● **What you should do**:
The data below needs to be returned exactly, line for line.
★ ★ ★ ★ ★ ★ ★
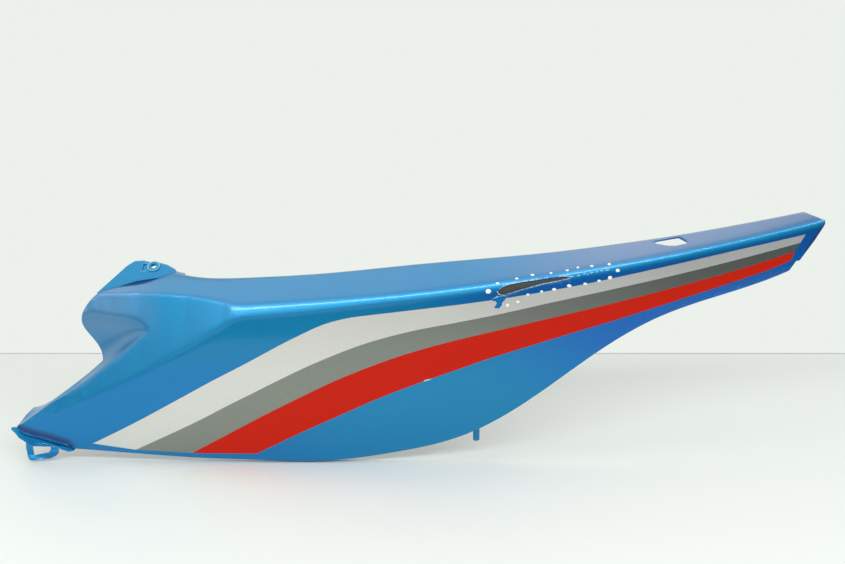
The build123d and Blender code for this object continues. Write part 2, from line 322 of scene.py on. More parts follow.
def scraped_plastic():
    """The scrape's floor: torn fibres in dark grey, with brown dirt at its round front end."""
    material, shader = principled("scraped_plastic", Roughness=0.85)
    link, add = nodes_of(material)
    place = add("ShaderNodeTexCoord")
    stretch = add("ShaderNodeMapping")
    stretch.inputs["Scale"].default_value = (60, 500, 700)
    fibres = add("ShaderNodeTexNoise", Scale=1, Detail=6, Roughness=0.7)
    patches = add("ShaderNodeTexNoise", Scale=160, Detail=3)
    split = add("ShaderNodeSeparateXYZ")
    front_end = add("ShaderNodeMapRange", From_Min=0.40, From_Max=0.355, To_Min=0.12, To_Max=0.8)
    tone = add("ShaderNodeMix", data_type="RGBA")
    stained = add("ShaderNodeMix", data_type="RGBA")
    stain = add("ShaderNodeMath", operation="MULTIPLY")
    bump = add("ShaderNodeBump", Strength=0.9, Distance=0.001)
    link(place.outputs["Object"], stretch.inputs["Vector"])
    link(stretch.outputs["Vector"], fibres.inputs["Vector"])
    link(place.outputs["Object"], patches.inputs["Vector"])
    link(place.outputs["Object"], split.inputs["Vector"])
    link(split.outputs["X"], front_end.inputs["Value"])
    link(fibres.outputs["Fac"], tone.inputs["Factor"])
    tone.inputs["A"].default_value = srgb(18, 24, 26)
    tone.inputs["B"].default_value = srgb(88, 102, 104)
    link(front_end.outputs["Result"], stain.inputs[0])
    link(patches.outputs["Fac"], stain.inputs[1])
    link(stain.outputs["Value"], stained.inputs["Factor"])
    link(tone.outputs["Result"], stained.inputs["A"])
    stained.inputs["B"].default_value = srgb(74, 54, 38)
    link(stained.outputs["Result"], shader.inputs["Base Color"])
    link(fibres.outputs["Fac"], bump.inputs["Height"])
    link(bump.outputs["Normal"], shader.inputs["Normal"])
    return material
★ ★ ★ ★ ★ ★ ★
● **Problem solution**:
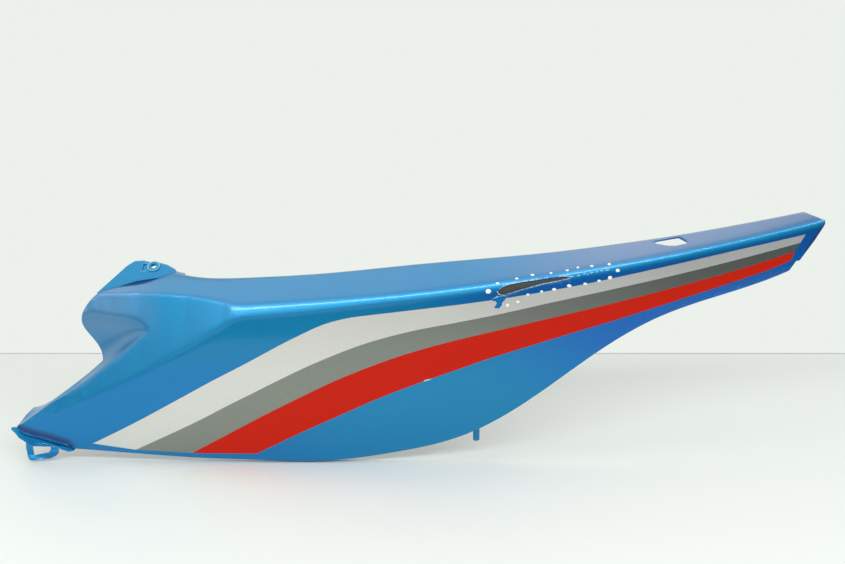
The build123d and Blender code for this object continues. Write part 2, from line 322 of scene.py on. More parts follow.
def scraped_plastic():
    """The scrape's floor: torn fibres in dark grey, with brown dirt at its round front end."""
    material, shader = principled("scraped_plastic", Roughness=0.85)
    link, add = nodes_of(material)
    place = add("ShaderNodeTexCoord")
    stretch = add("ShaderNodeMapping")
    stretch.inputs["Scale"].default_value = (60, 500, 700)
    fibres = add("ShaderNodeTexNoise", Scale=1, Detail=6, Roughness=0.7)
    patches = add("ShaderNodeTexNoise", Scale=160, Detail=3)
    split = add("ShaderNodeSeparateXYZ")
    front_end = add("ShaderNodeMapRange", From_Min=0.40, From_Max=0.355, To_Min=0.12, To_Max=0.8)
    tone = add("ShaderNodeMix", data_type="RGBA")
    stained = add("ShaderNodeMix", data_type="RGBA")
    stain = add("ShaderNodeMath", operation="MULTIPLY")
    bump = add("ShaderNodeBump", Strength=0.9, Distance=0.001)
    link(place.outputs["Object"], stretch.inputs["Vector"])
    link(stretch.outputs["Vector"], fibres.inputs["Vector"])
    link(place.outputs["Object"], patches.inputs["Vector"])
    link(place.outputs["Object"], split.inputs["Vector"])
    link(split.outputs["X"], front_end.inputs["Value"])
    link(fibres.outputs["Fac"], tone.inputs["Factor"])
    tone.inputs["A"].default_value = srgb(18, 24, 26)
    tone.inputs["B"].default_value = srgb(88, 102, 104)
    link(front_end.outputs["Result"], stain.inputs[0])
    link(patches.outputs["Fac"], stain.inputs[1])
    link(stain.outputs["Value"], stained.inputs["Factor"])
    link(tone.outputs["Result"], stained.inputs["A"])
    stained.inputs["B"].default_value = srgb(74, 54, 38)
    link(stained.outputs["Result"], shader.inputs["Base Color"])
    link(fibres.outputs["Fac"], bump.inputs["Height"])
    link(bump.outputs["Normal"], shader.inputs["Normal"])
    return material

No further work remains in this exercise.